III. Quantified Benefits
- III.1 Throughput: network-aware setpoint optimization delivers +2–7% oil (estimated) by mitigating backpressure, optimizing gas lift, and stabilizing slugs.
- III.2 Uptime: predictive maintenance and transient-aware control reduce trips and restarts by 20–40% (estimated), lifting average utilization.
- III.3 OPEX: fewer offshore interventions and targeted campaigns cut operations costs by 10–20% (estimated); well test truck/vessel time drops 50–80% via virtual meters.
- III.4 Energy/Emissions: compressor/turbine efficiency optimization and flare minimization yield 5–15% energy intensity reduction (estimated) and proportional CO2e cuts.
- III.5 Safety: dynamic risk visualization and virtual procedures reduce process safety incidents and permit-to-work hours by 20–30% (estimated).
- III.6 Project velocity: start-up and ramp-up time compress by 25–50% (estimated) through pre-validated sequences and fewer tuning cycles.
- III.7 Allocation accuracy: hybrid virtual metering improves well-level mass balance errors from ~±15–20% to ±5–10% (estimated) after calibration.
IV. Implementation Hurdles
- IV.1 Data foundations: inconsistent tag naming, missing metadata, and poor sensor health undermine trust; require robust historians, time sync, and QA/QC pipelines.

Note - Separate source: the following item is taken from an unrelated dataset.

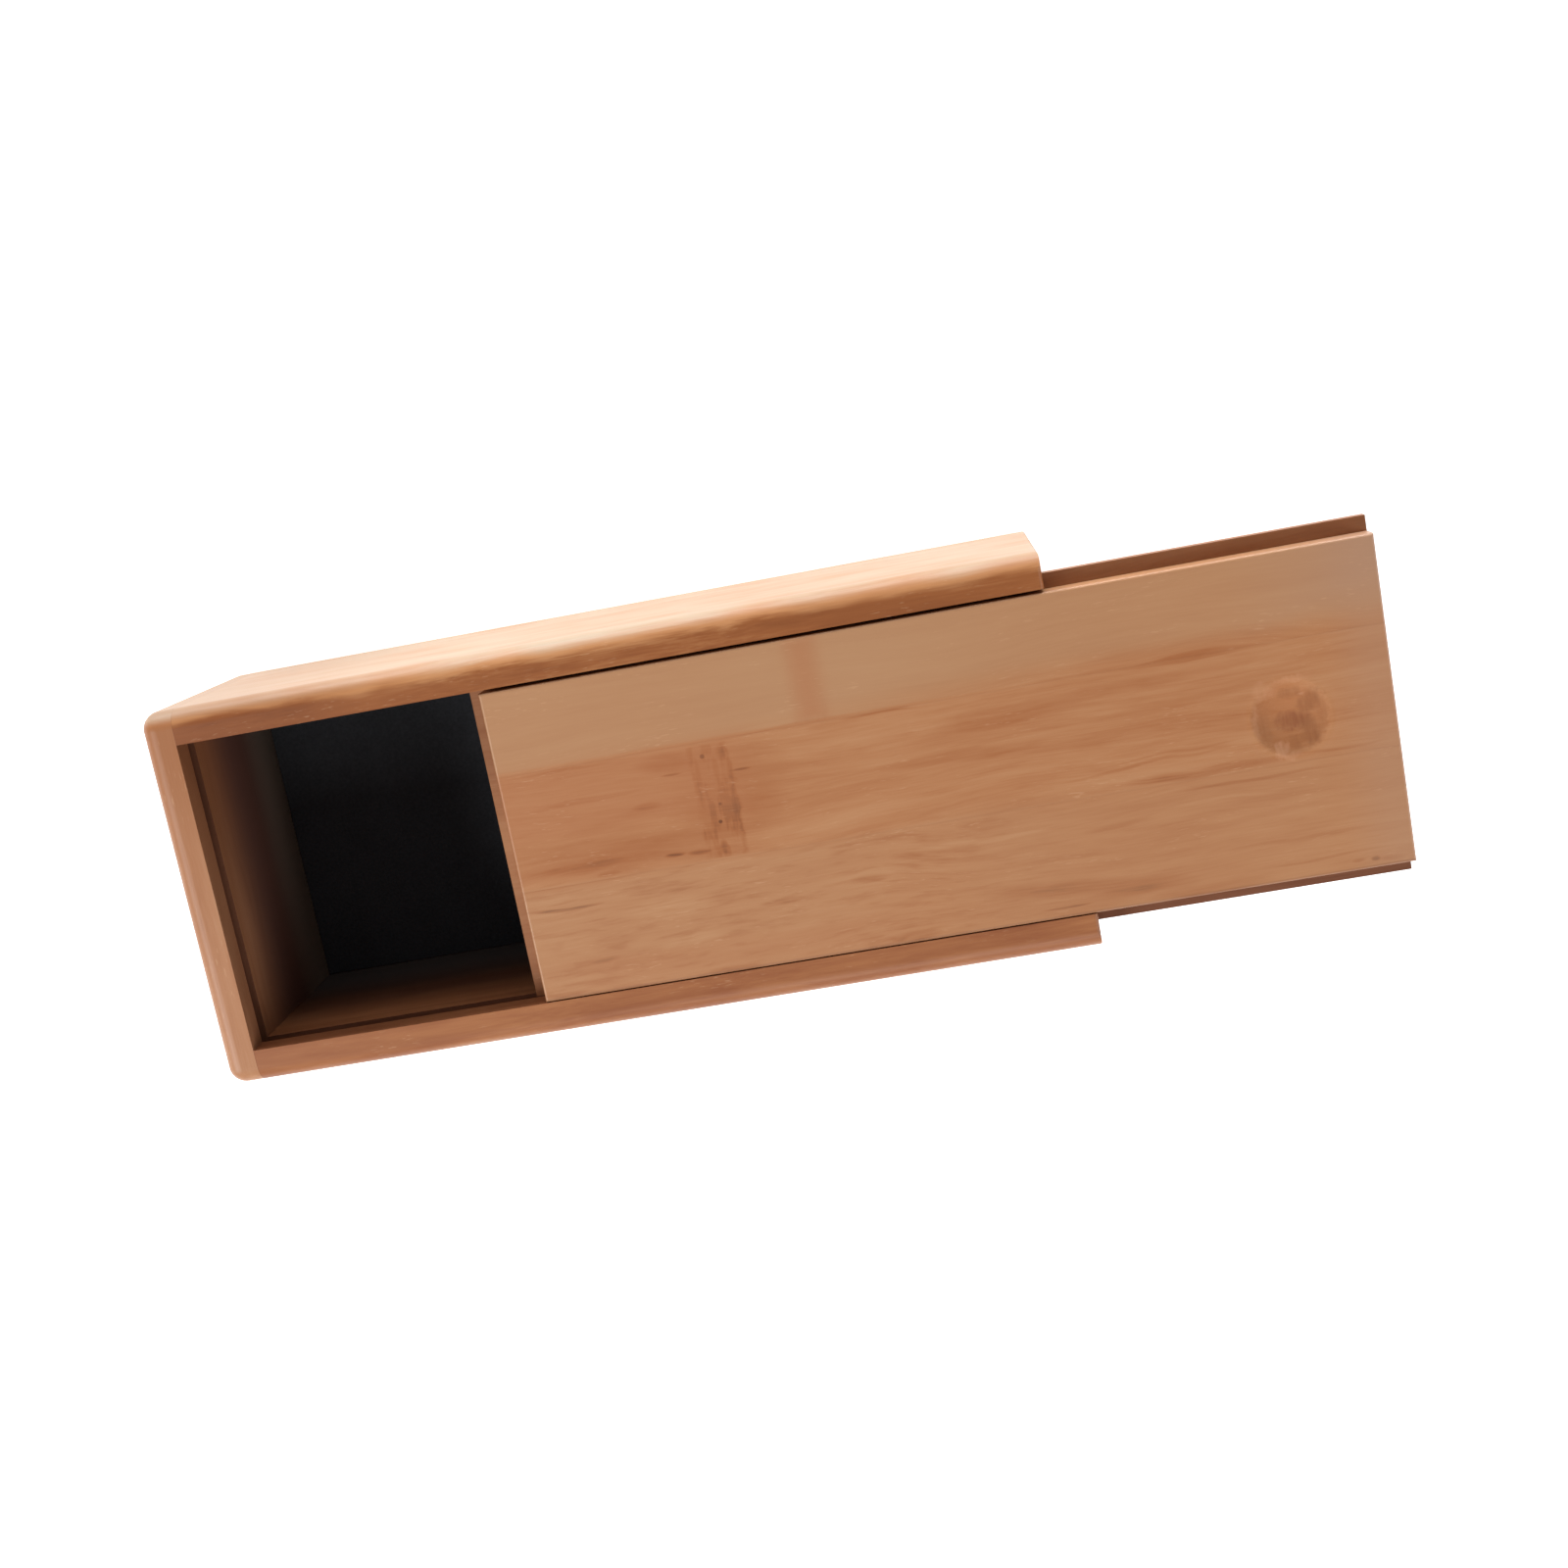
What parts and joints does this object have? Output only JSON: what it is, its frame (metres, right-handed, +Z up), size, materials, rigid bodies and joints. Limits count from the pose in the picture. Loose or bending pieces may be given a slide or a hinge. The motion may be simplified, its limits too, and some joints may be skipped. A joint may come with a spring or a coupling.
{
  "type": "sliding lid box",
  "caption": "Long bamboo keepsake box with a rebated lid that slides out in a groove over the low end wall; round thumb dish, black liner on the floor.",
  "frame": {"origin": "on the base, under the middle of the box itself, without the pulled-out lid", "axes": "+Z up, with the lid on top; +X the way the lid is pulled out; +Y from the front wall to the back wall"},
  "size_m": [0.24, 0.078, 0.0555],
  "materials": {
    "end_wall_closed": "satin carbonised bamboo, strips across the box",
    "end_wall_low": "satin carbonised bamboo, strips across the box",
    "wall_front": "satin carbonised bamboo, strips along the box",
    "wall_back": "satin carbonised bamboo, strips along the box",
    "floor_board": "raw sanded bamboo",
    "floor_liner": "matte black felt",
    "lid": "satin carbonised bamboo, strips along the box"
  },
  "bodies": {
    "box": {"end_wall_closed": "end_wall_closed", "end_wall_low": "end_wall_low", "wall_front": "wall_front", "wall_back": "wall_back", "floor_board": "floor_board", "floor_liner": "floor_liner"},
    "lid": {"lid": "lid"}
  },
  "joints": [
    {"name": "lid_slide", "type": "slide", "parent": "box", "child": "lid", "axis": [1, 0, 0], "range_m": [-0.061, 0.12]}
  ]
}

- IV.2 Model fidelity and upkeep: physics models drift as wells age; continuous calibration, sand/water cut updates, and boundary condition management are essential.
- IV.3 Compute and latency: transient multiphase + process twins can be compute-heavy; use reduced-order models and edge deployment for sub-second control.
- IV.4 Integration complexity: stitching DCS/SCADA, historians, CMMS, and engineering simulators with cybersecurity and change control adds program overhead.
- IV.5 Workforce adoption: operators need confidence in recommendations; clear guardrails, explainable AI, and competency programs accelerate uptake.
- IV.6 Validation and assurance: regulators and partners may not accept virtual meters for custody or allocation without documented uncertainty and periodic wet tests.
- IV.7 Capex/opex balance: initial build (low–mid single-digit millions, estimated for complex hubs) versus recurring cloud/edge and model maintenance costs.
V. Near-Term Roadmap (3–5 Years)
- V.1 Hybrid modeling at scale: physics informed ML and surrogate models delivering near real-time accuracy for network transients and rotating equipment.
- V.2 Edge-native twins: containerized twins on offshore edge nodes for low-latency APC/MPC, with cloud for planning and “digital what-if.”
- V.3 Autonomous operations tiering: policy-based autonomy for routine setpoint moves within safety envelopes; human oversight for exceptions.
- V.4 Standardized asset graph and interoperability: common data models for wells/subsea/process to reduce integration cost and vendor lock-in.
- V.5 Integrated energy and carbon twins: combined production–power models to orchestrate compressors, generators, and electrification for 10%+ energy savings (estimated).
- V.6 Wider adoption curve: deepwater hubs and FPSOs first, then brownfield platforms via modular twins focused on highest-value loops (gas lift, compression, flare).
VI. Implications for Roles & Operations
- VI.1 Production engineers: shift from manual nodal analysis to supervising automated gas-lift/network optimizers; focus on constraint management and scenario design.
- VI.2 Control room operators: fewer alarms and more advisory setpoints; monitor KPIs and approve autonomous moves within defined guardrails.
- VI.3 Flow assurance specialists: continuous hydrate/slug risk dashboards; proactively schedule chemicals/heating and validate start-up procedures.
- VI.4 Rotating equipment engineers: condition twins prioritize work orders by risk; earlier parts staging and outage planning based on RUL forecasts.
- VI.5 Subsea/wells teams: virtual metering and erosion models guide choke strategy, sand management, and selective interventions.
- VI.6 HSE/process safety: live barrier visualization and “what-if” simulation enhance MOC, SIMOPS, and permit quality; fewer personnel offshore for routine tasks.
- VI.7 Planners/schedulers: integrated production–maintenance twins align campaigns with production windows, reducing deferment.
- VI.8 Data/OT engineers: emphasis on sensor reliability, time sync, and secure OT–IT connectivity to sustain model accuracy and closed-loop control.